You must utilize a thermal simulation heat sink design whenever your component power density exceeds standard air-cooling limits. Simulating the airflow and temperature distribution before manufacturing ensures that custom CPU and telecom cooling solutions will not fail under peak operational stress.
If your engineering team is designing a system where thermal throttling is not an option, simulation is a mandatory prerequisite to manufacturing.
Guidelines for Initiating Thermal Simulation:
High Heat Flux: If your component generates more than 30W/cm², a standard solid metal base will likely suffer from severe spreading resistance. Simulation is required to map this resistance.
Constrained Environments: If your heat sink must fit into a 1U chassis, a sealed NEMA enclosure, or a densely packed telecom cabinet, you cannot rely on generic airflow assumptions.
New Product Development: If you are launching a flagship CPU cooler or a next-generation power module, the upfront cost of simulation is negligible compared to the cost of a product recall due to overheating.
Kingka stands ready to assist. By leveraging our vast manufacturing experience and deep simulation capabilities, we ensure your thermal management strategy is precise, cost-effective, and absolutely reliable.
Ready to validate your thermal design? Contact our engineering team today to initiate an ANSYS FEM simulation and secure the thermal performance of your next high-power electronic system.
1. What is ANSYS FEM in the context of thermal management?
ANSYS FEM (Finite Element Method) is an advanced computational software used to simulate fluid dynamics and heat transfer. It breaks down a 3D CAD model into millions of tiny elements to mathematically predict how heat and airflow will behave across the heat sink.
2. Can thermal simulation predict how loud a heat sink fan will be?
While thermal simulation primarily calculates temperature and airflow, it accurately predicts pressure drop. A high pressure drop indicates that a fan must spin faster and work harder to push air through the fins, which directly correlates to higher acoustic noise.
3. Why do copper heat sinks perform better in simulations than aluminum?
Copper has a thermal conductivity of ~400 W/m·K, compared to aluminum’s ~170–220 W/m·K. In simulations of high-power chips, copper spreads the heat away from the concentrated source much faster, resulting in a lower overall junction temperature.
4. Is physical lab testing still necessary if a simulation is performed?
Yes.
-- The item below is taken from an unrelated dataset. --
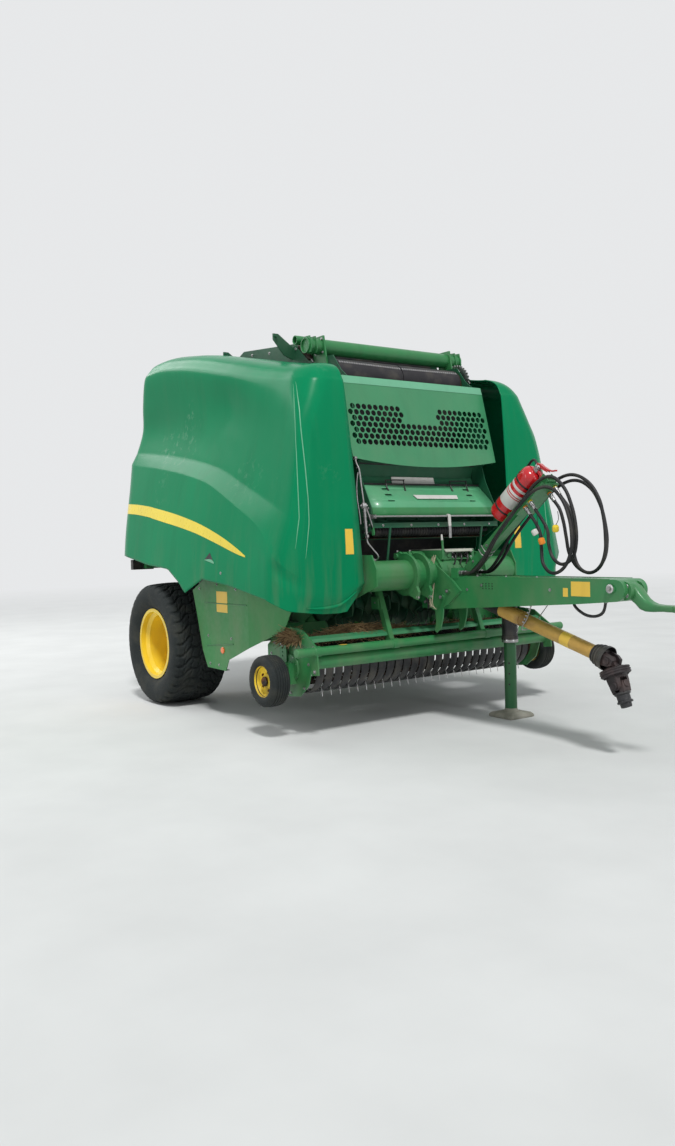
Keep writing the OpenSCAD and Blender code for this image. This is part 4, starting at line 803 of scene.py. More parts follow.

Simulation provides a highly accurate prediction, but lab testing validates those results under real-world physical constraints, accounting for variables like actual thermal paste thickness and minor machining tolerances.
5. How does simulation reduce development costs?
It eliminates the need to manufacture multiple physical prototypes. Instead of paying for tooling and machining for three different designs to see which works best, engineers can test dozens of variations virtually at a fraction of the cost and time.
6. What are skived fin heat sinks, and why are they simulated?
Skived fins are carved directly from a solid metal block, offering extremely high fin density and zero interface resistance. They are simulated to ensure that their ultra-tight fin spacing does not create an airflow bottleneck that the system fan cannot overcome.
7. How long does a thermal simulation typically take?
Depending on the complexity of the heat sink geometry and the chassis environment, a professional ANSYS FEM simulation can take anywhere from a few days to a week to set up, compute, and analyze thoroughly.
8. Can simulation help with passively cooled systems?
Absolutely. Simulating natural convection (passive cooling) is highly critical, as the airflow is entirely dependent on the heat sink's geometry and buoyancy. Simulation helps optimize fin spacing to ensure hot air can escape efficiently without the aid of a fan.